• [What to work on]: Starting at the line that contains "# A pad hangs" and stopping at the line that contains "before = set(bpy.data.objects)", repeat every line exactly, the two end lines included, and nothing else.

• [Source excerpt]:
* Start *

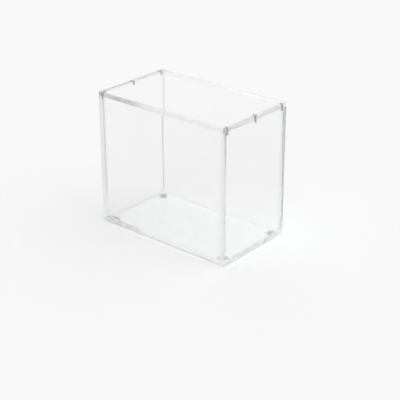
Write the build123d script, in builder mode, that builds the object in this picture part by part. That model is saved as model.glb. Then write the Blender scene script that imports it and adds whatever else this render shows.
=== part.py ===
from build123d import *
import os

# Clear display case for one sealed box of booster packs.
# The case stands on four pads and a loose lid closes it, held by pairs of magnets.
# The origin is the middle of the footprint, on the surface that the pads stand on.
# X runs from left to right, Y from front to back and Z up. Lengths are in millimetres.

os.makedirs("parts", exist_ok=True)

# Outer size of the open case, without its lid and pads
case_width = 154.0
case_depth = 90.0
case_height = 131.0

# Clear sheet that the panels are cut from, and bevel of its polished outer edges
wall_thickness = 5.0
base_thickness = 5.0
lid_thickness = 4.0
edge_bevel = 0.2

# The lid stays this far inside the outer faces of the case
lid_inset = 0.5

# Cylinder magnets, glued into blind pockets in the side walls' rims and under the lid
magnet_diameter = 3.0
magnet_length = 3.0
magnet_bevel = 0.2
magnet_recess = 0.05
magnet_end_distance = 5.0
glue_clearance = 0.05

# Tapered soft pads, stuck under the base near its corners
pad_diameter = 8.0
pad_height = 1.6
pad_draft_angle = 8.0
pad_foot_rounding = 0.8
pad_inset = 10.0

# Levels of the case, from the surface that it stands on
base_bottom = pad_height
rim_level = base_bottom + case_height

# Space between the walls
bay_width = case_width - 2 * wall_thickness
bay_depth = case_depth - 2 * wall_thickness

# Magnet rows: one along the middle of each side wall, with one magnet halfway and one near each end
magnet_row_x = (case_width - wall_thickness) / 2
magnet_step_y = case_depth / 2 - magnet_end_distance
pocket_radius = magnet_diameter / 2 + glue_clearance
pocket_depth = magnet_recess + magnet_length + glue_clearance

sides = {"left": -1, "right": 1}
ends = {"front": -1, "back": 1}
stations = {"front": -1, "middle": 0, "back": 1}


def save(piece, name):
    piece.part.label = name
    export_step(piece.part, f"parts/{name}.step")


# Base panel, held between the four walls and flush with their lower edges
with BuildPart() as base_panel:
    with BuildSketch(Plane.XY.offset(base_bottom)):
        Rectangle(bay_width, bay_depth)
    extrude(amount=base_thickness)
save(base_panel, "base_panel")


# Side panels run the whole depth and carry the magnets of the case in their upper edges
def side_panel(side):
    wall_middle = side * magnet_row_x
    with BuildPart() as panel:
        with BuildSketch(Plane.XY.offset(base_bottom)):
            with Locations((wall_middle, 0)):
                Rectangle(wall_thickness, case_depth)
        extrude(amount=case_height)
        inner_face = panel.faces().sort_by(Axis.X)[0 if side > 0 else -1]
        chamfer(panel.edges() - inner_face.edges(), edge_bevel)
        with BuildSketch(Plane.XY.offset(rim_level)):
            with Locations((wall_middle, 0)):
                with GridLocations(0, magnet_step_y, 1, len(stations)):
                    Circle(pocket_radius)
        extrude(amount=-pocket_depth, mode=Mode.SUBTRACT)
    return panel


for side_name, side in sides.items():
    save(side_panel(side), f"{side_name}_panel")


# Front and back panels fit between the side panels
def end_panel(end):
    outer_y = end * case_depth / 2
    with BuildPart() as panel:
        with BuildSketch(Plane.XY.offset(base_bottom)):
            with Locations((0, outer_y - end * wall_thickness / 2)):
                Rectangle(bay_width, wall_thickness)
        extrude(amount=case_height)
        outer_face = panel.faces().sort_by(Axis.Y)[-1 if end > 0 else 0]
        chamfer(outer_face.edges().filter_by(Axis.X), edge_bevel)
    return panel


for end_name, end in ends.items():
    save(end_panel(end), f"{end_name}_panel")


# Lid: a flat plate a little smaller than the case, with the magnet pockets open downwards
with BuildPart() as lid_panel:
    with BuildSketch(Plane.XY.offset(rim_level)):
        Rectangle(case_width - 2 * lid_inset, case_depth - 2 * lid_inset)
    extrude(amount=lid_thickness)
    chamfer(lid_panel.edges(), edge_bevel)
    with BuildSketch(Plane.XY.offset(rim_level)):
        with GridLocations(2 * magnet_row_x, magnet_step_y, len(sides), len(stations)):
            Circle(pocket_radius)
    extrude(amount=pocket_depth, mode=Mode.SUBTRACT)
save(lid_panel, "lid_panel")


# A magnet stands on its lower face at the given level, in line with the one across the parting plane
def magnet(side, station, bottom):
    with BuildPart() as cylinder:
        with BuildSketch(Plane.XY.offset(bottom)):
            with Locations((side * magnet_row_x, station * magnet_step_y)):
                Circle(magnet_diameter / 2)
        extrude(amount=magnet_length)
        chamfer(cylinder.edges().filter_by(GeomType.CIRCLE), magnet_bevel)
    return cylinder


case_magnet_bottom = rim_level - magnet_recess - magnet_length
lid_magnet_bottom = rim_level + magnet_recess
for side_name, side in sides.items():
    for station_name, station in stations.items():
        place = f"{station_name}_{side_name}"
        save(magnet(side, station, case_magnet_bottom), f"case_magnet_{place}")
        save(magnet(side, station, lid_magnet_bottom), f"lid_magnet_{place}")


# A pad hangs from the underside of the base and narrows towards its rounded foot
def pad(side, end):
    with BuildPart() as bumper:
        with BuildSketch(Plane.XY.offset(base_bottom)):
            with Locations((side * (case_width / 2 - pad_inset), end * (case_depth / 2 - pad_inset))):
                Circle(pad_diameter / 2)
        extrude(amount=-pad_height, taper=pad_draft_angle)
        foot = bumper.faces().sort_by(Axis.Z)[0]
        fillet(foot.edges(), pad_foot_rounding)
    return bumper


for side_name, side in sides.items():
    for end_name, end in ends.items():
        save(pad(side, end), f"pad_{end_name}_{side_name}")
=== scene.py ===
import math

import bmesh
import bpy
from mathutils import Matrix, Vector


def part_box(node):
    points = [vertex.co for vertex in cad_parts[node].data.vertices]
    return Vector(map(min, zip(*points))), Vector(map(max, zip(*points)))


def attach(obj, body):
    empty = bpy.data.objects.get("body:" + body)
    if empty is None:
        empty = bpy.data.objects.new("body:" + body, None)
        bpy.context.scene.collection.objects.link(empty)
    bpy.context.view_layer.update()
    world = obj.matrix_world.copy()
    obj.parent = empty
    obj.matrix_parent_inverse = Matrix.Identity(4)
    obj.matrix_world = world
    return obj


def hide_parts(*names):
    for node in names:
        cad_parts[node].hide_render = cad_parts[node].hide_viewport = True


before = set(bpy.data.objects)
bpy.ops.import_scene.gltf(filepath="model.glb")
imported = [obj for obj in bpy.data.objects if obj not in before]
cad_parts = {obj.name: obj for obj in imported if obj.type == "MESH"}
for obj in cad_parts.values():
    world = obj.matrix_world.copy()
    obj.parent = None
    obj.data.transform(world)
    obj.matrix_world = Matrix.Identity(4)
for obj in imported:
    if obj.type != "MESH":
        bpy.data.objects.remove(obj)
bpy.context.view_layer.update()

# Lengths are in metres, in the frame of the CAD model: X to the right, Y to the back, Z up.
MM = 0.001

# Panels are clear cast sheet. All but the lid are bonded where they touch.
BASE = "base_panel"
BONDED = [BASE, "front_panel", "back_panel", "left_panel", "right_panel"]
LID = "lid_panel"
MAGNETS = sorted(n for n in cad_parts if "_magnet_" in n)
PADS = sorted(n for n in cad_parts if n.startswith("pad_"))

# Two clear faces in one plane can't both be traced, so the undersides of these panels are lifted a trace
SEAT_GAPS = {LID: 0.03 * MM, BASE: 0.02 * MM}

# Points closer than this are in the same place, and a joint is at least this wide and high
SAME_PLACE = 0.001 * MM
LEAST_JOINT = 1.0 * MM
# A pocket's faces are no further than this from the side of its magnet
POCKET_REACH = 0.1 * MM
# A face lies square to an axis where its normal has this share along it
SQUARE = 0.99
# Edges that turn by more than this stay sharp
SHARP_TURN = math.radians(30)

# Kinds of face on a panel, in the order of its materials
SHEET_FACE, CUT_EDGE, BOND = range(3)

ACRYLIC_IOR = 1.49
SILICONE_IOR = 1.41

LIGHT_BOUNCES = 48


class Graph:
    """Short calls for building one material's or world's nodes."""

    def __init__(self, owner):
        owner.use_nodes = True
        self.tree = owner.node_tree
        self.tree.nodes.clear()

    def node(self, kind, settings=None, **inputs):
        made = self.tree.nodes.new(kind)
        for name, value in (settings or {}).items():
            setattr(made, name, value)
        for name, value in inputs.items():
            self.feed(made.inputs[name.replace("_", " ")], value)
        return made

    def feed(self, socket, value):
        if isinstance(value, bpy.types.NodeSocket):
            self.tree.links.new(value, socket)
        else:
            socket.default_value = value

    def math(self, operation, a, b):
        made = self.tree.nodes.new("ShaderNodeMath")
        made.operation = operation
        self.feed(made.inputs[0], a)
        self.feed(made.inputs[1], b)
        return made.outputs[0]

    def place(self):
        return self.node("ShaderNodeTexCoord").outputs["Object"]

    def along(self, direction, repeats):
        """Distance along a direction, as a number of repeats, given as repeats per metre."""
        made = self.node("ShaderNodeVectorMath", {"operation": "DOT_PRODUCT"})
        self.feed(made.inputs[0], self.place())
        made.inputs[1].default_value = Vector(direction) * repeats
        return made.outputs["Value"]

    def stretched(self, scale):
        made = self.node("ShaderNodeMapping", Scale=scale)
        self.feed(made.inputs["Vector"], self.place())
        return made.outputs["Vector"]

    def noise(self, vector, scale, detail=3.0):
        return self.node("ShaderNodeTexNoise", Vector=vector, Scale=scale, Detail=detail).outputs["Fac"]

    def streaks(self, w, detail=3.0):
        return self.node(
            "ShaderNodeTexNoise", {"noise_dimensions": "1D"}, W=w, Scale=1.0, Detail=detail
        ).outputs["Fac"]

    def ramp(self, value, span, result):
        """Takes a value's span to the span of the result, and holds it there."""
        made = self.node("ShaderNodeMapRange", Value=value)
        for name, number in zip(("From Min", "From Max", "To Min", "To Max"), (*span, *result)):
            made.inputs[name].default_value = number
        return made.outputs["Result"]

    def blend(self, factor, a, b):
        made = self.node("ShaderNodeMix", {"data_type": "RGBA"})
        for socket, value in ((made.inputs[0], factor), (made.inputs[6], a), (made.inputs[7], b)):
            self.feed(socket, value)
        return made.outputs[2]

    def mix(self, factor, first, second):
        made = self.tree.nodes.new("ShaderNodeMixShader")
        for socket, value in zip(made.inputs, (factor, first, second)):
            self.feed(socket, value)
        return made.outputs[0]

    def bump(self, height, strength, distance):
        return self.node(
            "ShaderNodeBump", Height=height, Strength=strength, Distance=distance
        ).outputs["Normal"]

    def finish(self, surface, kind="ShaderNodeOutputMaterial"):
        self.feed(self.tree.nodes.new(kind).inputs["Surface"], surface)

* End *

• [Task output]:
# A pad hangs from the underside of the base and narrows towards its rounded foot
def pad(side, end):
    with BuildPart() as bumper:
        with BuildSketch(Plane.XY.offset(base_bottom)):
            with Locations((side * (case_width / 2 - pad_inset), end * (case_depth / 2 - pad_inset))):
                Circle(pad_diameter / 2)
        extrude(amount=-pad_height, taper=pad_draft_angle)
        foot = bumper.faces().sort_by(Axis.Z)[0]
        fillet(foot.edges(), pad_foot_rounding)
    return bumper


for side_name, side in sides.items():
    for end_name, end in ends.items():
        save(pad(side, end), f"pad_{end_name}_{side_name}")
=== scene.py ===
import math

import bmesh
import bpy
from mathutils import Matrix, Vector


def part_box(node):
    points = [vertex.co for vertex in cad_parts[node].data.vertices]
    return Vector(map(min, zip(*points))), Vector(map(max, zip(*points)))


def attach(obj, body):
    empty = bpy.data.objects.get("body:" + body)
    if empty is None:
        empty = bpy.data.objects.new("body:" + body, None)
        bpy.context.scene.collection.objects.link(empty)
    bpy.context.view_layer.update()
    world = obj.matrix_world.copy()
    obj.parent = empty
    obj.matrix_parent_inverse = Matrix.Identity(4)
    obj.matrix_world = world
    return obj


def hide_parts(*names):
    for node in names:
        cad_parts[node].hide_render = cad_parts[node].hide_viewport = True


before = set(bpy.data.objects)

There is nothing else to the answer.